Rushing: Continuing the struggling on the road theme, the Bulldogs are giving up almost double the rush yards per game in road games (92 vs. 162). The most concerning part for me though, is less about the number of yards allowed but the crazy disparity in touchdowns allowed. At home, they’ve allowed only a single rushing touchdown, yes — you read that right, one touchdown. On the road, they’ve allowed 6 times that. and keep in mind 2 of their road wins the opposing team was held to only a field goal.
The game is played at Sam Boyd Stadium in Las Vegas, Nevada with kickoff at 12:30p PST/3:30p EST). The neutrals are expecting about 55 points to be scored, and Fresno State to be slight favorites.

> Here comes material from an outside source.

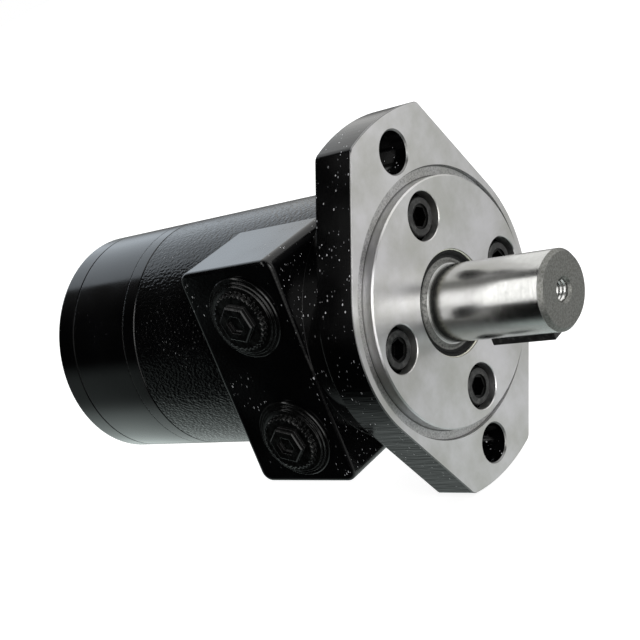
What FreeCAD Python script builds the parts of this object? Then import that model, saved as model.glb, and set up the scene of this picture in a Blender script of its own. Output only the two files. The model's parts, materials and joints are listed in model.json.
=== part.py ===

I think this is going to be a much more defensive game than most of the games they’ve played this year. It matches up nicely with Fresno State defending the passing much better on the road, and ASU being semi-reliant on that (at least for getting down the field). I expect this to stay pretty close throughout most of the game, and definitely shouldn’t be the blowout that Fresno State is used to. ASU will be trying to end Herm Edwards’ first season with a win, after some great victories during the season and continuing to build on them.
Keys to a win for each side
- Keep the game in front of you. ASU needs to make sure that they keep the Bulldogs ahead of them and keep them out of the endzone. This has been Fresno State’s bread and butter all season long.
- Unleash the beast. Eno Benjamin has been a wrecking ball this season, averaging almost 5.5 yards per carry on the season. This is a prime opportunity for Benjamin to have a huge game.
- Convert. ASU needs to take advantage of early opportunities so that they can get Fresno State behind. Fresno State hasn’t been behind much this year, and might try to force some plays. Which would give ASU some prime opportunites to make defensive plays and keep the game in their favor.
- Pick ’em apart. McMaryion has been insane this season with a 25 Touchdown to 3 interception season so far. Defensively, the Sun Devils have not been great defending against the pass and there should be opportunities to make plays.
- Run away with it. ASU has relied on their rushing game heavily to score (25 TDs rushing v. 20 TDs Passing) and they might not be able to keep pace with a pass oriented team. If ASU continues to priortize the rush game, time could definitely become a factor.
- Be easy. Fresno State needs to keep it simple in the passing game, they don’t need every play to go for a touchdown. Be patient, find the open man and march down the field. ASU has tried to put a lot of pressure on opposing quarterbacks so there should be open guys if Fresno State is willing to take smaller gains.